Small to medium enterprises (SMEs): The heart of entrepreneurship

Zimbabweans need to transform the mindset of being job seekers and to become job creators

Zimbabwe has made a deliberate choice to indigenise the economy but has overlooked linking indigenization and the indigenous culture. School pupils are educated to become employees and not employers. Until this cultural gap is closed, the indigenization effort will have fewer takers as people look up to foreign investors for jobs and employment.

The purpose of this article is to examine Zimbabweans’s readiness to own and manage their resources for their own benefit. Zimbabweans need to transform the mindset of being job seekers and to become job creators.

Whilst there is debate of employment statistics, the Confederation of Zimbabwe Industries (CZI)  statistics suggests that 80% of the population is unemployed. Zimbabwe Statistics (2013) show that more than less than 25% of Zimbabweans are formally employed.

Although different, the providers of these statistics agree that Zimbabwe’s economy is in the informal sector. A rate of unemployment of as high as 80% will be unattainable unless we were witnessing mass starvation and poverty. Only about 2 deaths were reported by the independent press in 2009 to have been related to starvation.

One can only attribute the survival of the economy to traits of entrepreneurship in the local population. How have Zimbabweans demonstrated this entrepreneurship? Zimbabwe’s educational sector has been expanding since 1980.

There was one university in 1980 and there are at least 13 now (2013). This is against low-capacity utilization of labour in industry. CZI capacity utilization was 43,7% in 2010. One can speculate that the unemployed graduates are turning to the SME sector for employment. The effects of the Economic Structural Adjustment Programme (ESAP) beginning in 1991 resulted in a lot of companies downsizing, restructuring or re-engineering.

 The affected workers went on to join the SME sector and swelled its numbers. The situation was made worse by the economic meltdown Zimbabwe experienced between 2000 and 2008 (CZI, 2010). The SME sector has, therefore, become the mainstay of Zimbabwe’s economy. In this respect the economy was indigenized informally by ESAP. In that respect Zimbabweans are entrepreneurs but do not know it. Youth empowerment and gender equity As a way of encouraging youth to participate in economic activities, the Zimbabwe government has encouraged the starting of SMEs by young people and women.
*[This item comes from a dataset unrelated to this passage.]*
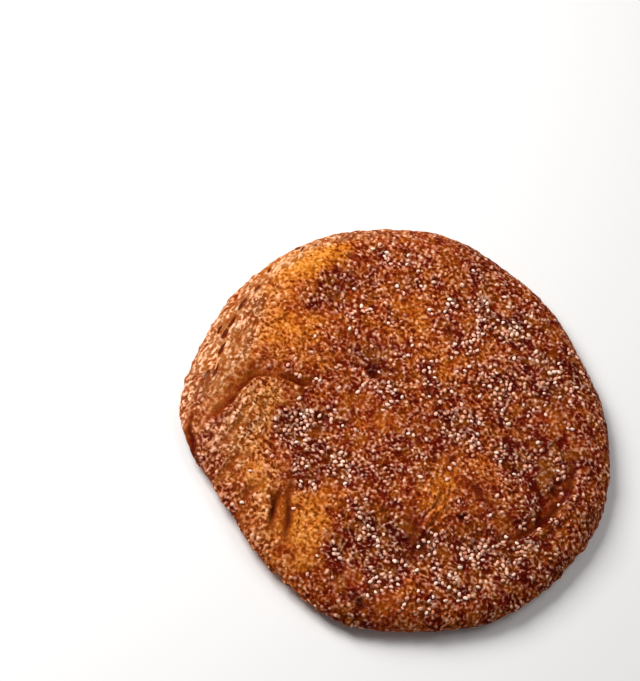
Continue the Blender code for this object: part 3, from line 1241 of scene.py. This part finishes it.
def skin_color(tree, on):
    """How golden the skin is, with a painted shadow around the seeds, a painted pale sheen where it faces
    the light, and fold bottoms darkened partly by the syrup and partly by painted shade.
    """
    share = about(tree, on["fry"], on["mottle"], 0.5, 0.85)
    # Lower grain is darker, partly as painted shade in the crevices.
    share = about(tree, share, on["height"], 0.30, 0.35)
    share = about(tree, share, on["speck"], 0.5, 0.24)
    share = plus(tree, share, on["seeding"], -0.30)
    # A painted shadow darkens the dough around each seed.
    share = plus(tree, share, on["pocket"], -0.42, clamp=True)
    golden = times(tree, between(tree, 0.44, 0.62, on["tint"]), 0.40)
    skin = mixed(tree, golden, ramp(tree, share, SKIN_COLORS), GOLDEN_TINT)
    # The pale painted sheen, where the skin faces the light.
    sheen_share = times(tree, on["painted_sheen"], between(tree, 0.32, 0.62, on["mottle"]))
    sheen_share = times(tree, sheen_share, between(tree, 0.6, 0.1, on["hollow"]))
    sheen_share = times(tree, sheen_share, between(tree, 0.02, 0.36, on["height"]))
    skin = mixed(tree, times(tree, sheen_share, 0.95), skin, PAINTED_SHEEN_COLOR)
    # The folds' bottoms darken, partly as painted shade.
    return mixed(tree, times(tree, on["hollow"], 0.97), skin, SHADED_FOLD_BOTTOM)


# %% The grains' colour
# The gaps between the grains: the crust's darker fried colour, deepened with painted shade.
DARK_GAP_SHADE, LIGHT_GAP_SHADE = srgb(70, 6, 1), srgb(82, 13, 2)
# The grains' tops: lighter dough with painted highlights, the glints of the oily crust.
PINKISH_TOP_HIGHLIGHT, AMBER_TOP_HIGHLIGHT, SHADED_HOLLOW_TOP = srgb(255, 204, 174), srgb(240, 170, 104), srgb(190, 84, 40)


def crust_color(tree, on):
    """The skin, the gaps between the grains darkened partly with painted shade, and the grains' tops
    lightened partly with painted highlights.
    """
    widened = plus(tree, on["height"], on["painted_sheen"], -0.22)
    gap_shade = times(tree, between(tree, 0.32, 0.05, widened), on["rough"], 0.90)
    gap_shade = math_of(tree, "MAXIMUM", gap_shade, times(tree, on["slit"], 0.95))
    light = math_of(tree, "MAXIMUM", on["painted_sheen"], between(tree, 0.42, 0.80, on["fry"]))
    gap_shaded = mixed(tree, gap_shade, skin_color(tree, on), mixed(tree, light, DARK_GAP_SHADE, LIGHT_GAP_SHADE))
    brightest = plus(tree, 0.95, on["painted_sheen"], -0.22)
    # Painted highlights on the grains' tops.
    top_highlight = times(tree, between(tree, 0.30, brightest, on["height"]), on["rough"])
    unslit = math_of(tree, "SUBTRACT", 1.0, on["slit"])
    # No light grain tops in the painted shadow around the seeds.
    top_highlight = times(tree, top_highlight, unslit, between(tree, 1.6, 0.2, on["pocket"]))
    amber = plus(tree, between(tree, 0.42, 0.75, on["fry"]), on["painted_sheen"], -2.0, clamp=True)
    top_highlight_color = mixed(tree, amber, PINKISH_TOP_HIGHLIGHT, AMBER_TOP_HIGHLIGHT)
    # Grain tops in the hollows are darkened with painted shade.
    top_highlight_color = mixed(tree, on["hollow"], top_highlight_color, SHADED_HOLLOW_TOP)
    return mixed(tree, top_highlight, gap_shaded, top_highlight_color)


# %% Crust material
def grey(share):
    return (share, share, share, 1.0)


def finish_crust(tree, surface):
    on = crust_numbers(tree)
    relief = math_of(tree, "SUBTRACT", on["height"], on["slit"])
    coarse = bump(tree, relief, 0.8, 0.22 * MM)
    looks = {
        "Base Color": crust_color(tree, on),
        "Roughness": ramp(tree, on["speck"], ((0.3, grey(0.36)), (0.7, grey(0.60)))),
        "Specular IOR Level": 0.02,
        "Normal": bump(tree, on["speck"], 0.7, 0.10 * MM, Normal=coarse),
    }
    fill(tree, surface, looks)


finish_crust(crust_finish.node_tree, crust_surface)
print(f"crust's material: {len(crust_finish.node_tree.nodes)} nodes")

# %% [markdown]
# ## Joining the frame
#
# Both pieces ride on the sweet's one body. The crust stands for the construction model's solid,
# which is then not shown.

# %% Ride on the frame
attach(crust, "root")
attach(seeds, "root")
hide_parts("adhirasam")

# %% [markdown]
# ## Floor and light
#
# The sweet lies on a plain white floor. A wide soft light stands on its left, low enough to rake
# over the grain, and near enough to fall off towards the right. A weaker one from above and behind
# fills the shadows, and so does the pale world.

# %% Floor
def plain_floor():
    mesh = new_mesh("floor", [(-3, -3, 0), (3, -3, 0), (3, 3, 0), (-3, 3, 0)], [(0, 1, 2, 3)])
    floor = new_object("floor", mesh)
    material, surface = new_material("pale_floor")
    fill(material.node_tree, surface, {"Base Color": srgb(243, 241, 239), "Roughness": 0.6})
    mesh.materials.append(material)


plain_floor()

# %% Lights
def soft_light(name, azimuth, elevation, distance, size, power):
    """A square area light that faces the sweet. Azimuth 0 is on the +X side, 90 is behind it."""
    lamp = bpy.data.lights.new(name, "AREA")
    lamp.size, lamp.energy = size, power
    made = new_object(name, lamp)
    a, e = math.radians(azimuth), math.radians(elevation)
    aside = Vector((math.cos(a), math.sin(a), 0)) * math.cos(e)
    made.location = distance * (aside + Vector((0, 0, math.sin(e))))
    made.rotation_euler = (-made.location).to_track_quat("-Z", "Y").to_euler()


soft_light("window", 172, 42, 0.45, 0.25, 2.65)
soft_light("bounce", 60, 60, 0.9, 0.5, 1.6)
world = bpy.data.worlds.new("pale_room")
world.use_nodes = True
sky = world.node_tree.nodes["Background"]
fill(world.node_tree, sky, {"Color": (0.95, 0.97, 1.0, 1), "Strength": 0.16})
bpy.context.scene.world = world
bpy.context.scene.view_settings.view_transform = "Standard"

# %% [markdown]
# ## Camera
#
# The camera looks down on the face from the front, with a long lens and turned a little, so that the
# sweet's far side points up and to the right.

# %% Camera
ELEVATION = 61
ROLL = 30
DISTANCE = 0.60
LENS = 137.7
AIM_RIGHT = -19.0 * MM  # from the sweet's middle to the middle of the view
AIM_UP = 19.2 * MM


def look_from_above():
    e, roll = math.radians(ELEVATION), math.radians(ROLL)
    back = Vector((0, -math.cos(e), math.sin(e)))
    away = Vector((0, math.sin(e), math.cos(e)))
    right = math.cos(roll) * Vector((1, 0, 0)) + math.sin(roll) * away
    up = math.cos(roll) * away - math.sin(roll) * Vector((1, 0, 0))
    target = Vector((-MIDDLE_X, -MIDDLE_Y, WIDEST_HEIGHT)) * MM + AIM_RIGHT * right + AIM_UP * up
    camera = new_object("camera", bpy.data.cameras.new("camera"))
    camera.data.lens = LENS
    turned = Matrix((right, up, back)).transposed().to_4x4()
    camera.matrix_world = Matrix.Translation(target + DISTANCE * back) @ turned
    bpy.context.scene.camera = camera


look_from_above()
 A survey by Gallup (2010) in 27 African countries including Zimbabwe has shown that youths are increasingly getting interested in starting their own businesses. The rural urban drift People moving into cities from rural areas find employment in the informal sector.

This has seen the SME sector growing and calling for the attention of policy makers, academics and non-governmental organisations (NGOs). Attempts by developing countries to arrest the rural urban drift have failed and there is a need to find a means of absorbing people moving from rural areas into the urban economy. Growing SME involvement in the economy has been the result.

Taking advantage of opportunities

By taking over the land, Zimbabweans have shown that they can take advantage of opportunities. Since the start of the agrarian reform agricultural production has been on a steady increase. In the year 2001 only 50 million kilograms of tobacco were produced and by 2012 this had trebled. ESAP was a threat which many people turned into an opportunity to start small enterprises. Visionary Zimbabweans are now admired all over Africa for their economic vision. The West does not like this vision because it is a vision about redirecting local wealth from going to the West to going nowhere but staying in the country for the benefit of locals.

Network influences

The local press impresses upon us that we have two groups of people in Zimbabwe. Those who want to grow the economy through foreign direct investment (FDI) and those who believe the economy can be grown through local resources.

The fact that the Zimbabwe economy has survived capital flight since 2000 is evidence that an ideology of self-reliance has taken hold. Most people who have taken up self-employment are not eager to take up formal jobs again.

Innovation

 No ordinary people would have survived Zimbabwe’s hyperinflation of 2007 to 2010. Zimbabweans proved themselves to be innovative. It is argued that the economy survived on the backbone of the informal sector mainly the women cross border traders. They brought in goods which had disappeared from the shelves. The people showed innovativeness.

Catalysts for economic change

The appropriate technology tobacco and paprika drying bans that the new farmers have forged shows that Zimbabweans are catalysts for change. The bans have no blowers, stokers and high tech. But the crops still get dried. One sees loads of virginia flue cured tobacco tracking to the auction floors and one thinks it is coming from a high tech ban.

Confidence

An entrepreneur exudes confidence. She/he believes in herself/himself. If one talks to people like Rudo Boka and  Divine Ndlukula — two Zimbabwean women entrepreneurs, one will discover that they have a spirit of self-belief waiting to explode in them. Rudo inherited the largest tobacco auction floor in the world from her father whilst Ndlukula has shown innovation in becoming the first woman to run a successful security company Securico, which has won several awards, both locally and internationally.

*Chisvo, D. J. is a social worker and independent researcher.